SEMANTIC SEGMENTATION OF BURNED AREAS IN SATELLITE IMAGES USING A U-NET-BASED CONVOLUTIONAL NEURAL NETWORK

A. K. Brand and A. Manandhar

Keywords: Deep Learning, Burned Area Mapping, Sentinel-2, Semantic Segmentation, Convolutional Neural Network, U-Net

Abstract. The use of remote sensing data for burned area mapping hast led to unprecedented advances within the field in recent years. Although threshold and traditional machine learning based methods have successfully been applied to the task, they implicate drawbacks including the involvement of complex rule sets and requirement of previous feature engineering. In contrast, deep learning offers an end-to-end solution for image analysis and semantic segmentation. In this study, a variation of U-Net is investigated for mapping burned areas in mono-temporal Sentinel-2 imagery. The experimental setup is divided into two phases. The first one includes a performance evaluation based on test data, while the second serves as a use case simulation and spatial evaluation of training data quality. The former is especially designed to compare the results between two local (trained only with data from the respective research areas) and a global (trained with the whole dataset) variant of the model with research areas being Indonesia and Central Africa. The networks are trained from scratch with a manually generated customized training dataset.
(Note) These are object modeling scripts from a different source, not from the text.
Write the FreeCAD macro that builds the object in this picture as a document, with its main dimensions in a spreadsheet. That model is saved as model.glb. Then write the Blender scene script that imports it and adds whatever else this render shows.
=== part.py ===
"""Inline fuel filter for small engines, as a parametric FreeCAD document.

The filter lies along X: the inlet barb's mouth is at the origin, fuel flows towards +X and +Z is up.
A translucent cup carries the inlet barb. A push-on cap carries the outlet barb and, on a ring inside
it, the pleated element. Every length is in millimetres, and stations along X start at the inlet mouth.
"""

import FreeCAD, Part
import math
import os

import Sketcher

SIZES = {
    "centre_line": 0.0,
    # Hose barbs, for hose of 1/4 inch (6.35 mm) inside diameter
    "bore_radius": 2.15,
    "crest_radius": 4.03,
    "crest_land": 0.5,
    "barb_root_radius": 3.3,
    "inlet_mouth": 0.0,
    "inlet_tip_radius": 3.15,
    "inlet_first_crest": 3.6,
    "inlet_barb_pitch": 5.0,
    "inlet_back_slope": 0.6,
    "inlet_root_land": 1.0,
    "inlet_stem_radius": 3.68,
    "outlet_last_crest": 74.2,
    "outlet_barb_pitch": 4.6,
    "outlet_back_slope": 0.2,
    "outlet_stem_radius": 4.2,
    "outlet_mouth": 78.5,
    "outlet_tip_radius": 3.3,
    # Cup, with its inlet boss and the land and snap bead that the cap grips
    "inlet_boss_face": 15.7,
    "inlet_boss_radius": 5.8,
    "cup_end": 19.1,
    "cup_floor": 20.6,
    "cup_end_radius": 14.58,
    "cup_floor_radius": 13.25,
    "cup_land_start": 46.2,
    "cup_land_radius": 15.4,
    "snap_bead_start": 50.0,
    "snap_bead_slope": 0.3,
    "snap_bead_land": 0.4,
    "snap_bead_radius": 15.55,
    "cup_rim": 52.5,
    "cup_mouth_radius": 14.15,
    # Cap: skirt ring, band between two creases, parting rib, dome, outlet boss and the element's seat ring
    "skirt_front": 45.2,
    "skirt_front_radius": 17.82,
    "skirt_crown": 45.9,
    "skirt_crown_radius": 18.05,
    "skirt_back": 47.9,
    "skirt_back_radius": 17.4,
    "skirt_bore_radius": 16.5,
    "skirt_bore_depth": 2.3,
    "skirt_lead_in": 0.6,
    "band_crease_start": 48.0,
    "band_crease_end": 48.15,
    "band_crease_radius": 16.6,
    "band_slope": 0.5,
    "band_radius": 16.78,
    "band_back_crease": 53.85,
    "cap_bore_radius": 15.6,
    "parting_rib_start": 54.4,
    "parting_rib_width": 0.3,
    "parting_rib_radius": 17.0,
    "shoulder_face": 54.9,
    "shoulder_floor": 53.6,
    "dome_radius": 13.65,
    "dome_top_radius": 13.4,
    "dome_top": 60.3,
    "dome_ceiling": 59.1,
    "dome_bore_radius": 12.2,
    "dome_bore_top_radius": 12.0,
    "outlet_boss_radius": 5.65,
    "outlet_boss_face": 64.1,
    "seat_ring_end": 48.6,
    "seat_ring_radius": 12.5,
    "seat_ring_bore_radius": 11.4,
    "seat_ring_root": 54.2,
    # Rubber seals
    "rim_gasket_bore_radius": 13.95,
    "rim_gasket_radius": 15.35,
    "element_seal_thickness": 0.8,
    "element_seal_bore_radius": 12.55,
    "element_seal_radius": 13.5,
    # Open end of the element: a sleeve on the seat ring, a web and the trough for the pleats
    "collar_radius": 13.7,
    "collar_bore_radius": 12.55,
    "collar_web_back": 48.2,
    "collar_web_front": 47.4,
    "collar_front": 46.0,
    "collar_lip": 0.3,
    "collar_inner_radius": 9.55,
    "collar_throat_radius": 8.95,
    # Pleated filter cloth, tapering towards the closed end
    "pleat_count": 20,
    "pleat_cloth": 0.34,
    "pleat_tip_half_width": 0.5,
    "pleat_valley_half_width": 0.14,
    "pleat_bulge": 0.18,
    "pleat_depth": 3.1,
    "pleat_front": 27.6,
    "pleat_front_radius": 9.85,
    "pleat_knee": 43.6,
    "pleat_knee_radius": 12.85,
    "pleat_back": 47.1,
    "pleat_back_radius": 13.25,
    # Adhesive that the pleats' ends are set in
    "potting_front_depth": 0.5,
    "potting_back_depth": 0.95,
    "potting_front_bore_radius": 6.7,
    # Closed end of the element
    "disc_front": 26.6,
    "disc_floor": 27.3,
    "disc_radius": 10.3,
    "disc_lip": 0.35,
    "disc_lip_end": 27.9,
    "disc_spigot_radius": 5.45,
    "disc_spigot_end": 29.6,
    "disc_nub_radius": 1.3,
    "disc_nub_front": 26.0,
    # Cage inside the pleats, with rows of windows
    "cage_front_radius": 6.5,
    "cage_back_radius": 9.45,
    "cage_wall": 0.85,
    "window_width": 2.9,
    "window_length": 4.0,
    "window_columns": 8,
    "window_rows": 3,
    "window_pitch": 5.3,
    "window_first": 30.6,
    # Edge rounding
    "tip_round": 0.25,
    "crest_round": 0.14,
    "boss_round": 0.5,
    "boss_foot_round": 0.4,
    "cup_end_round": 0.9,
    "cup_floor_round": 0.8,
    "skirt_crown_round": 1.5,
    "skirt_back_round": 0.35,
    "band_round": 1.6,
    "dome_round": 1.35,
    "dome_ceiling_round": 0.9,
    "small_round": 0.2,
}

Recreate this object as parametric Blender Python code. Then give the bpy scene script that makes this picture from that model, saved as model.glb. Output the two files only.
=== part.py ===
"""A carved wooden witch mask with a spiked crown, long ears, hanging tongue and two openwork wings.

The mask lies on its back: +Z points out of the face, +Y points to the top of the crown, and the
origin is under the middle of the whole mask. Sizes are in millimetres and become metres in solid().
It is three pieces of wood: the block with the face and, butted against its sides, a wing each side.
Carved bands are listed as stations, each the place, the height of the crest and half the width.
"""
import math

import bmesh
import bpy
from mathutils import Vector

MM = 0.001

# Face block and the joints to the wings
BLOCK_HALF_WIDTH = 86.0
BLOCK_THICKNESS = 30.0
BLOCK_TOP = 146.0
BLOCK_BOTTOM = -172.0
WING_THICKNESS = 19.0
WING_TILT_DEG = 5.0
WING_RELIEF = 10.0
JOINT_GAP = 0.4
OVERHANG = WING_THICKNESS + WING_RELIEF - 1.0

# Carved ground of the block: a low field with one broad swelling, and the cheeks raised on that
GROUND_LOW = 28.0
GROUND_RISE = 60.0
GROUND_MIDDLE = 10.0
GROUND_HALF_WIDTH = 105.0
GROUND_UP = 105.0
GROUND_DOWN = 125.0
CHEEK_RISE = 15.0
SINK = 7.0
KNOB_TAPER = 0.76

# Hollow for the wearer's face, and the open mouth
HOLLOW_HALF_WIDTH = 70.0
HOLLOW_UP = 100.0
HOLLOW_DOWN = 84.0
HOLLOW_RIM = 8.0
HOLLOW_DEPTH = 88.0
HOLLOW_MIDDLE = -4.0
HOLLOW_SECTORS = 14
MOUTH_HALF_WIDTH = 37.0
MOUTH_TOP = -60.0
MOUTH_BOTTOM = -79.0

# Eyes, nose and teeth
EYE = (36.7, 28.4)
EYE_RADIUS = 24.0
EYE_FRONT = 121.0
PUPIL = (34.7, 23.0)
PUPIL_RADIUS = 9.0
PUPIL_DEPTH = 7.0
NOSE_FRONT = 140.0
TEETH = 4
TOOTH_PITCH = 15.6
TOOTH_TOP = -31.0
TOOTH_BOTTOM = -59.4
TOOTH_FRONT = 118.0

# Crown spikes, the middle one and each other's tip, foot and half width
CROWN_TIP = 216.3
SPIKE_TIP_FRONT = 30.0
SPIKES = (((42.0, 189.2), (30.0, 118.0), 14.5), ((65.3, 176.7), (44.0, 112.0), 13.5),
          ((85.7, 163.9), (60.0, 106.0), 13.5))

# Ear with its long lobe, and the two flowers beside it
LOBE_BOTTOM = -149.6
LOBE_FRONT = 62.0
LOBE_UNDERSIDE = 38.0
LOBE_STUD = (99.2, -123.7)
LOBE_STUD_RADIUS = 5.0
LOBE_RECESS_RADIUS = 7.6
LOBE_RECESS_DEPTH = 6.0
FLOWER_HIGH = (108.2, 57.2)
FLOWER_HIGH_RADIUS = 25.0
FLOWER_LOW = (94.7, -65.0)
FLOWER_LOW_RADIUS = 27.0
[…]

The application of the two variants per region revealed only slight superiority of the local model (macro-F1: 92%) over the global model (macro-F1: 91%) in Indonesia with no difference in overall accuracy (OA) at 94%. In Central Africa, the results of the global and local model are the same in both metrics (OA: 84%, macro-F1: 82%). Overall, the outcome demonstrates the global model’s ability to generalize despite high dissimilarities between the research areas.